Рита посмотрела ролик, и он всколыхнул старые, почти двадцатилетней давности, воспоминания. Но это не значило, что она безоговорочно поверила предполагаемой жертве, тем более, что кандидат в губернаторы всячески отрицал инкриминируемые ему факты, с жаром заявляя, что это происки его конкурента, не имевшего особых шансов, но теперь, после появления обвинения, начавшего резко сокращать разрыв.
Но даже не это привлекло внимание Риты. Просто конкурентом ее клиента, этого лощеного и, если уж на то пошло, не очень приятного типа из «партии власти», правда, с хорошо подвешенным языком и умением нравиться народным массам, был крупный бизнесмен Барковский.
Георгий Львович Барковский, то есть Гоша Барковский, сын Льва Георгиевича.
О том, что именно против него придется работать, Рита узнала, когда ее пиар-агентство приняло заказ на раскрутку клиента – кандидата в губернаторы. Наверное, если бы она узнала об этом раньше, дала бы распоряжение отказаться от сотрудничества.
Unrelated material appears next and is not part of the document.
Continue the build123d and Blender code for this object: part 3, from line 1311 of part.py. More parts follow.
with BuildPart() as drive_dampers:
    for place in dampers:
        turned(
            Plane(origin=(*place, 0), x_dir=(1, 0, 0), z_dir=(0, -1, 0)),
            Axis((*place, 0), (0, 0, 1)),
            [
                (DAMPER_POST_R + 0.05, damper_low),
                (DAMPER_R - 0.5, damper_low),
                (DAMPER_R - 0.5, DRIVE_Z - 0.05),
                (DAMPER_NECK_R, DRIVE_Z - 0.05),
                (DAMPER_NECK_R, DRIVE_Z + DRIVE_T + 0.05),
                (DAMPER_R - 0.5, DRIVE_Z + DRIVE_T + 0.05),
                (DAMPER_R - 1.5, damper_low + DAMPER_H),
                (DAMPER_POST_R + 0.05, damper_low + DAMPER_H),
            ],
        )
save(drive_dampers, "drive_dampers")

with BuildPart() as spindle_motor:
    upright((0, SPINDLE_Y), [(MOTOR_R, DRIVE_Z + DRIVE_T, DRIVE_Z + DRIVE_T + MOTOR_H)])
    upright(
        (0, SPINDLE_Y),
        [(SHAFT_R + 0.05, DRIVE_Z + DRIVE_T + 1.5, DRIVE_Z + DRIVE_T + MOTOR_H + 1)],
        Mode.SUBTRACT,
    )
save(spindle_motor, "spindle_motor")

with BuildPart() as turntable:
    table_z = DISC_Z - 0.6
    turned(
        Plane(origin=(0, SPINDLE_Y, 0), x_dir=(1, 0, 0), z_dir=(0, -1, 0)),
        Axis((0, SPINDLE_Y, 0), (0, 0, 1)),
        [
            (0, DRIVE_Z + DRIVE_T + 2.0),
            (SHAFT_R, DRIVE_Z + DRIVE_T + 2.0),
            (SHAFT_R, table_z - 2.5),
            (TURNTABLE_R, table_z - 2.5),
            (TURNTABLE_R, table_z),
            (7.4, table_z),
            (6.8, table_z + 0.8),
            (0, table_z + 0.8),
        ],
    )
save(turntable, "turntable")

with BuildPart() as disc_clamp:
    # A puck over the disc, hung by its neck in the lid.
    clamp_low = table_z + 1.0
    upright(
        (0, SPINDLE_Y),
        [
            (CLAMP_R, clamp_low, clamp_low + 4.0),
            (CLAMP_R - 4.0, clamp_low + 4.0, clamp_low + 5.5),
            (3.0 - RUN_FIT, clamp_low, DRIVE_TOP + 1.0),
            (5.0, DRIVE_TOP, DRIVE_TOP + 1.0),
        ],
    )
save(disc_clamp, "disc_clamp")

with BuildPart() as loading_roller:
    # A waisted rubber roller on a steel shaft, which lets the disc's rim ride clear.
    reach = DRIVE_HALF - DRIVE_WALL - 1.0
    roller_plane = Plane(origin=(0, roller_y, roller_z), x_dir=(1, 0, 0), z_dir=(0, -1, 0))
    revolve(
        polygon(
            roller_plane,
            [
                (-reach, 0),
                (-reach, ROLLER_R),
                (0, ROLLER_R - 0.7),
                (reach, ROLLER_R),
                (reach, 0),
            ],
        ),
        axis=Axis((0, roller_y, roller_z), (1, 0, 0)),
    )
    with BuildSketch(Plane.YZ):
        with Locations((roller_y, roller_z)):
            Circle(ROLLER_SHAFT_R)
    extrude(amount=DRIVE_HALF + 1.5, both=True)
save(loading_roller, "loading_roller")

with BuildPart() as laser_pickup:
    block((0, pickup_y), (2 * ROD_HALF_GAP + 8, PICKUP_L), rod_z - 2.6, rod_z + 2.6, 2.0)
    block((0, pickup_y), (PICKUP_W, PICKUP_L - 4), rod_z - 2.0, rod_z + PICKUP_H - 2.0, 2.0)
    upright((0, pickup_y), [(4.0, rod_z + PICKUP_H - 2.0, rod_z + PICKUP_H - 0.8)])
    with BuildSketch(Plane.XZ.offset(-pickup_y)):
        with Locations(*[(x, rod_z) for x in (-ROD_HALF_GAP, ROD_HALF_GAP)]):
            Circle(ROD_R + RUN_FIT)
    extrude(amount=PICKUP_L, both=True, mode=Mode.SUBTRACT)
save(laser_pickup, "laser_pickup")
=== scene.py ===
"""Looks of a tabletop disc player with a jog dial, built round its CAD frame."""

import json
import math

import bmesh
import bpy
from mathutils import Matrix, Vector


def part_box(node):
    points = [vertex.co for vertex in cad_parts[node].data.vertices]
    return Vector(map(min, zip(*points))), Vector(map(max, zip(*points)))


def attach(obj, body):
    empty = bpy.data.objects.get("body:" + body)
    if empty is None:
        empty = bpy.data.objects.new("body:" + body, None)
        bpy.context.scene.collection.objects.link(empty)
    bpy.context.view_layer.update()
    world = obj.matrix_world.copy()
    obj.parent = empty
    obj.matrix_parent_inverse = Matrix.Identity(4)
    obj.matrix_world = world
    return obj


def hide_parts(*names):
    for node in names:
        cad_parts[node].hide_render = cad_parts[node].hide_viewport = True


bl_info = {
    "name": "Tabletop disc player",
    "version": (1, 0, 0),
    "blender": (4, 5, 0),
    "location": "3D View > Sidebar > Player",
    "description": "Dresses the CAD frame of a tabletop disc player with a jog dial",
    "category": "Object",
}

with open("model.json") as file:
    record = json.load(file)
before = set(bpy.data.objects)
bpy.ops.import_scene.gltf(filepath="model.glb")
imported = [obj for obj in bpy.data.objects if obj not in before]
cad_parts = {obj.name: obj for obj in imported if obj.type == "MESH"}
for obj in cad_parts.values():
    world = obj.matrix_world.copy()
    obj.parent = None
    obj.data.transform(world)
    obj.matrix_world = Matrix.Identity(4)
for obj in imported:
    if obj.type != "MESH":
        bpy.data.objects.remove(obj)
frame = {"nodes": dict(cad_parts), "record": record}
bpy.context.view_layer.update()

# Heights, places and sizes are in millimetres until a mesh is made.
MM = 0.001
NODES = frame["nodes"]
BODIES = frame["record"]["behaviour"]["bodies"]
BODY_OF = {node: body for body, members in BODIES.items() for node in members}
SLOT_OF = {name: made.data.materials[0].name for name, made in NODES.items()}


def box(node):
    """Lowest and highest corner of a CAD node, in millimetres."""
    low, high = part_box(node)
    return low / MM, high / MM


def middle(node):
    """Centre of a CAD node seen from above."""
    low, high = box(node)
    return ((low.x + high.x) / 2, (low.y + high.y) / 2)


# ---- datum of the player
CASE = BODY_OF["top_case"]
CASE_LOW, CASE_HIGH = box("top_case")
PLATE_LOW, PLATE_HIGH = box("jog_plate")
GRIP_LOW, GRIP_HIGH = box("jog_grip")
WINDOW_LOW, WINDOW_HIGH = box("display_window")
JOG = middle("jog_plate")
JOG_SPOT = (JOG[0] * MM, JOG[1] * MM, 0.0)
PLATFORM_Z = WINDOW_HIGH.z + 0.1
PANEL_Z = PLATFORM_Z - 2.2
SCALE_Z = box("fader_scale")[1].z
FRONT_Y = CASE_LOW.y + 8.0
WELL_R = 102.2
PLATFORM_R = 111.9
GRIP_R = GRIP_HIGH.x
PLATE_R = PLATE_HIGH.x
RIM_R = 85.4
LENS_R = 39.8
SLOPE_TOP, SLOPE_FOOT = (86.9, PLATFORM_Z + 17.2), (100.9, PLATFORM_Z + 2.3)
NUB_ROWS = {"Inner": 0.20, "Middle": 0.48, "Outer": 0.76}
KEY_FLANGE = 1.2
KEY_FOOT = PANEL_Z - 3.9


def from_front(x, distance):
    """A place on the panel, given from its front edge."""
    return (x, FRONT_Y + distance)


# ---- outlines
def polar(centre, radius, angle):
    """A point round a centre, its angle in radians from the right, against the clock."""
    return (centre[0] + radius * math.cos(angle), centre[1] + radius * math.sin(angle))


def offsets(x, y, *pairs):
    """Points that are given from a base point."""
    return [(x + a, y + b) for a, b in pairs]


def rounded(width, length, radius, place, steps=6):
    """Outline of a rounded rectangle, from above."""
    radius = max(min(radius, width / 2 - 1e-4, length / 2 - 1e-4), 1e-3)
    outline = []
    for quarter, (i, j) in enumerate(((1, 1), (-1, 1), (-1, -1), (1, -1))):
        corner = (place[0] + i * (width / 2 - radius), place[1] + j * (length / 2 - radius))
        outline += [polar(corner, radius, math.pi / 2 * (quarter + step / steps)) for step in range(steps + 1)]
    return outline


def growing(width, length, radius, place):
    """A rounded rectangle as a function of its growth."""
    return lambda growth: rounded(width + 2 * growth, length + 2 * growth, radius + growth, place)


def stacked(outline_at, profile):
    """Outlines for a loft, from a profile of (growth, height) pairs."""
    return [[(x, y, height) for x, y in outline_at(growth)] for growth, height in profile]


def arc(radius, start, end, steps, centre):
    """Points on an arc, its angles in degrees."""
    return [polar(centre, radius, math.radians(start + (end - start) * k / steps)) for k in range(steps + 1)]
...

Нет, не из-за их клиента, у которого рыльце было явно в пушку.
А из-за Гоши Барковского.
– Это же такой пустяк! – возопил их клиент, снова и снова стуча ладонями по полированной поверхности стола в конференц-зале – благодаря этой бурной жестикуляции Рита заметила у клиента платиновый «Ролекс» – и это у человека, позиционирующего себя как скромного слугу народа, желающего истребить коррупцию в ее родной области. – Вы должны что-то сделать! Прижать эту сучку, выбить из нее признание, что это все Барковский затеял. Вытрясти душу из ее родственников, родителей, хахаля…
Рита, которая изначально не испытывала симпатии к клиенту (но деньги, как известно, не пахнут, в особенности очень большие деньги), поняла, что теперь этот тип сделался ей просто омерзителен.
– А вы в самом деле изнасиловали ее? – спросила она и заметила, как сидевшие вокруг большого стола мужчины в дорогих деловых костюмах и модных узких галстуках нервно сглотнули.
В конференц-зале она была единственной женщиной, даже мелкий юный референт был мужского пола.